CITATION NO.    DATE    30 C.F.R. §      PROPOSED PENALTY  ASSESSMENT

 

4564290         7/1/97  56.11027                      $81         $62

 

     The violation was serious and the company was negligent.

These criteria and those referenced above normally would warrant

a penalty of $125.  However, I find a $62 penalty is appropriate.

 

CITATION NO.     DATE     30 C.F.R. §    PROPOSED PENALTY   ASSESSMENT

 

4564287          6/30/97  56.18010                    $50          $25

 

     The violation was not serious and the company was negligent.

These criteria and those referenced above normally would warrant

a penalty of $50.  However, I find a penalty of $25 is

appropriate.

 

CITATION NO.     DATE      30 C.F.R. §    PROPOSED PENALTY   ASSESSMENT

 

4564289          6/30/97   12028                       $50           $0

 

     The Secretary did not prove the violation.

 

 

CITATION NO.     DATE      30 C.F.R. §    PROPOSED PENALTY   ASSESSMENT

 

4564291          7/1/97    15001                       $50          $25

 

     The violation was not serious and the company was negligent.

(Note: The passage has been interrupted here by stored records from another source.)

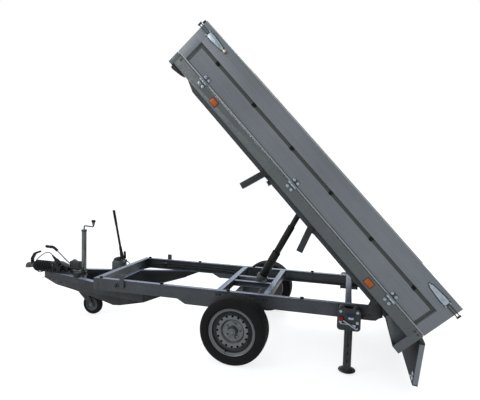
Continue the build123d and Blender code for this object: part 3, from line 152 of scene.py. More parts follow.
def zinc_dip(name, colour, grime, metallic, cloud):
    """Hot dipped zinc: crystals a finger wide, cloudy patches and darker rain marks."""
    material, surface, coordinates = new_finish(name, 0.42, metallic, specular=0.2)
    links = material.node_tree.links
    clouds = mottle(material, surface, colour, 1 - cloud, 1 + cloud, coordinates, 5.0)
    crystals = shader(material, "TexVoronoi", Scale=85.0, Randomness=1.0)
    crystal_grey = shader(material, "SeparateColor")
    marks = shader(material, "TexNoise", Scale=2.2, Detail=6.0, Roughness=0.7, Distortion=1.2)
    marks_range = shader(material, "MapRange", From_Min=0.52, From_Max=0.7, To_Min=0.0, To_Max=grime)
    soil = shader(material, "MixRGB", {"blend_type": "MIX"})
    soil.inputs["Color2"].default_value = tint((0.11, 0.10, 0.085))
    links.new(coordinates, crystals.inputs["Vector"])
    links.new(coordinates, marks.inputs["Vector"])
    links.new(crystals.outputs["Color"], crystal_grey.inputs["Color"])
    spread = 0.6 * cloud
    metal = lifted(material, clouds, crystal_grey.outputs["Red"], To_Min=1 - spread, To_Max=1 + spread)
    links.new(metal, soil.inputs["Color1"])
    links.new(marks.outputs["Fac"], marks_range.inputs["Value"])
    links.new(marks_range.outputs["Result"], soil.inputs["Fac"])
    links.new(soil.outputs["Color"], surface.inputs["Base Color"])
    vary_roughness(material, surface, crystal_grey.outputs["Green"], 0.36, 0.54)
    raise_grain(material, surface, crystals.outputs["Distance"], 0.12, 0.0006)
    return material


def sheet_metal(name, colour):
    """Rolled sheet: long faint streaks along the bed, with soft clouds."""
    material, surface, coordinates = new_finish(name, 0.38, 0.55, specular=0.25)
    links = material.node_tree.links
    clouds = mottle(material, surface, colour, 0.88, 1.1, coordinates, 1.7)
    along = shader(material, "Mapping", {"vector_type": "TEXTURE"})
    along.inputs["Rotation"].default_value = (0, TIP, 0)
    along.inputs["Scale"].default_value = (6.0, 1.0, 0.12)
    streaks = shader(material, "TexNoise", Scale=9.0, Detail=5.0, Roughness=0.65)
    links.new(coordinates, along.inputs["Vector"])
    links.new(along.outputs["Vector"], streaks.inputs["Vector"])
    streak = streaks.outputs["Fac"]
    metal = lifted(material, clouds, streak, From_Min=0.3, From_Max=0.7, To_Min=0.93, To_Max=1.07)
    links.new(metal, surface.inputs["Base Color"])
    vary_roughness(material, surface, streak, 0.32, 0.46)
    raise_grain(material, surface, streak, 0.05, 0.0005)
    return material


def grained(name, colour, roughness, metallic, grain_size, depth, strength=0.3, drift=(0.8, 1.25)):
    """A finish with a fine even grain: cast iron, rubber, moulded plastic or sprayed paint."""
    material, surface, coordinates = new_finish(name, roughness, metallic, specular=0.5 if metallic else 0.2)
    mottle(material, surface, colour, *drift, coordinates, 14.0, 6.0)
    grain = shader(material, "TexNoise", Scale=1 / grain_size, Detail=3.0, Roughness=0.6)
    material.node_tree.links.new(coordinates, grain.inputs["Vector"])
    vary_roughness(material, surface, grain.outputs["Fac"], roughness - 0.08, roughness + 0.1)
    raise_grain(material, surface, grain.outputs["Fac"], strength, depth)
    return material


def zinc_plate(name, colour, dull, warm):
    """Bright plated fittings with the faint yellow cast of their passivation."""
    material, surface, coordinates = new_finish(name, 0.3, 0.85)
    links = material.node_tree.links
    patches = shader(material, "TexNoise", Scale=22.0, Detail=5.0, Roughness=0.65, Distortion=0.8)
    ramp = shader(material, "ValToRGB")
    for place, shade in ((0.3, dull), (0.5, colour), (0.75, warm)):
        ramp.color_ramp.elements.new(place).color = tint(shade)
    ramp.color_ramp.elements.remove(ramp.color_ramp.elements[0])
    ramp.color_ramp.elements.remove(ramp.color_ramp.elements[-1])
    links.new(coordinates, patches.inputs["Vector"])
    links.new(patches.outputs["Fac"], ramp.inputs["Fac"])
    links.new(ramp.outputs["Color"], surface.inputs["Base Color"])
    vary_roughness(material, surface, patches.outputs["Fac"], 0.2, 0.42)
    raise_grain(material, surface, patches.outputs["Fac"], 0.1, 0.0003)
    return material


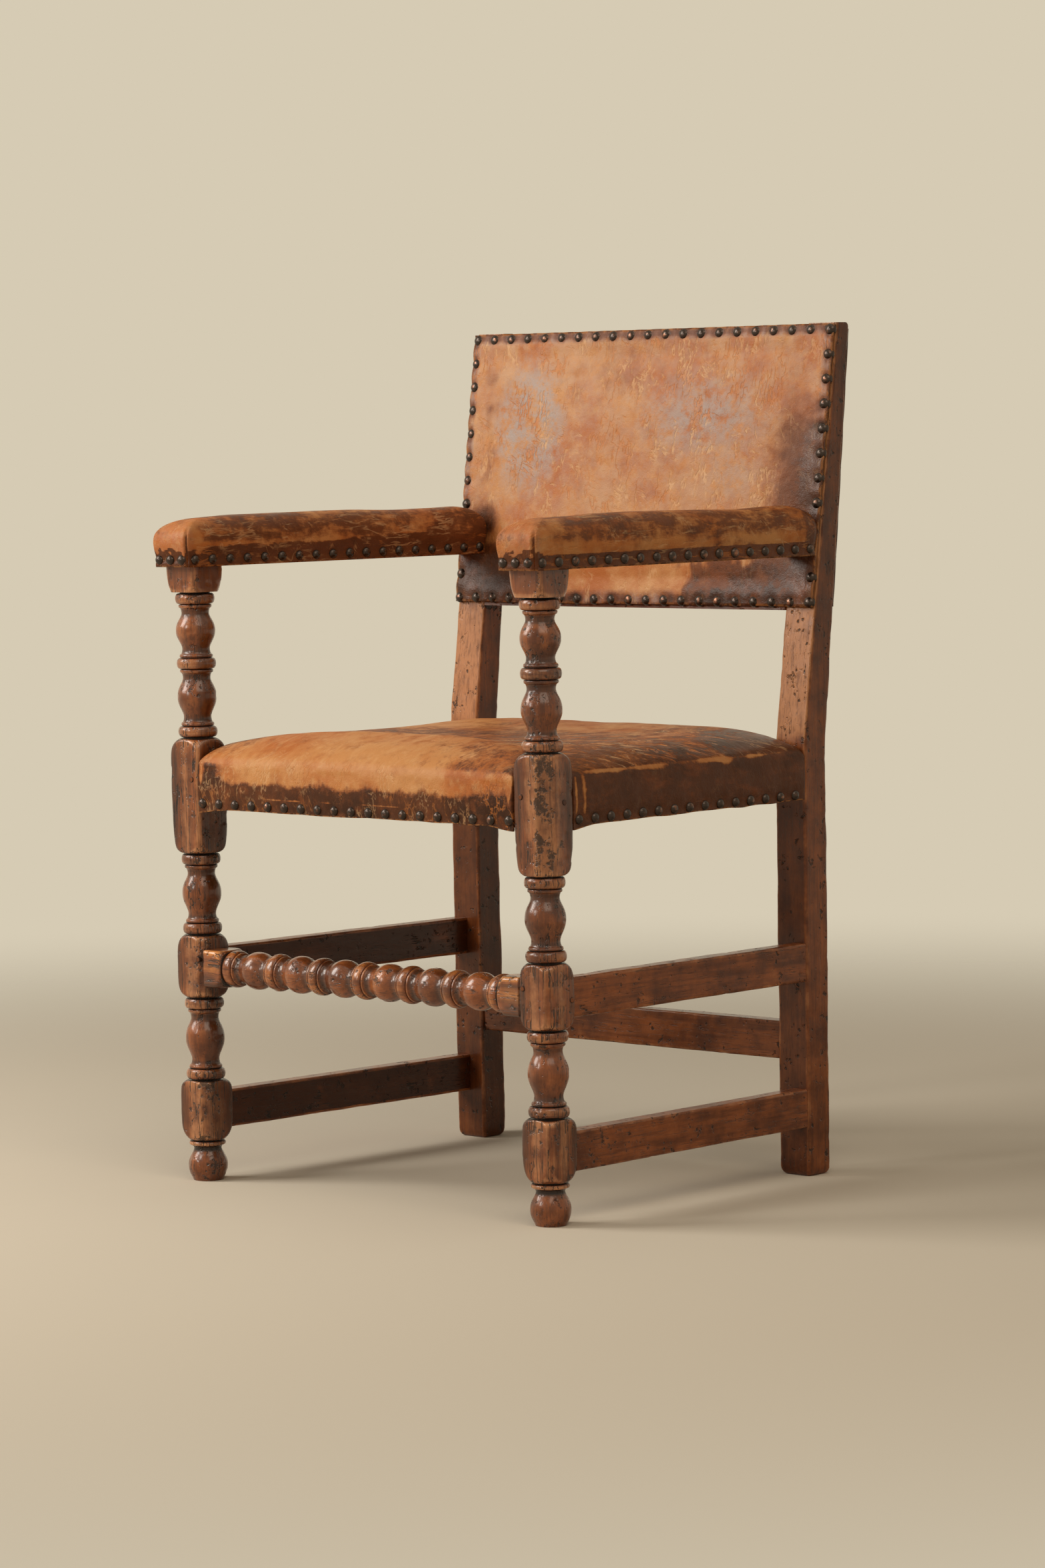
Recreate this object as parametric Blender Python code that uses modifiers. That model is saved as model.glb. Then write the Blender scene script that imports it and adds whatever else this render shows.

These criteria and those referenced above normally would warrant

a penalty of $50.  However, I find a penalty of $25 is

appropriate.

 

                              ORDER

 

     Citation No. 4564289 is VACATED.  Within 30 days, the

company WILL PAY civil penalties of $136.  Upon payment of the

assessed penalties, this proceed is DISMISSED.

 

 

                               David Barbour

                               Administrative Law Judge

 

 

Distribution:

 

Ruben R. Chapa, Esq., Office of the Solicitor, U. S. Department

of Labor, 230 South Dearborn Street, 8th Floor, Chicago, IL

60604  (Certified Mail)

 

Luke F. Rohloff, President, Rohloff Sand & Gravel Company, P. O.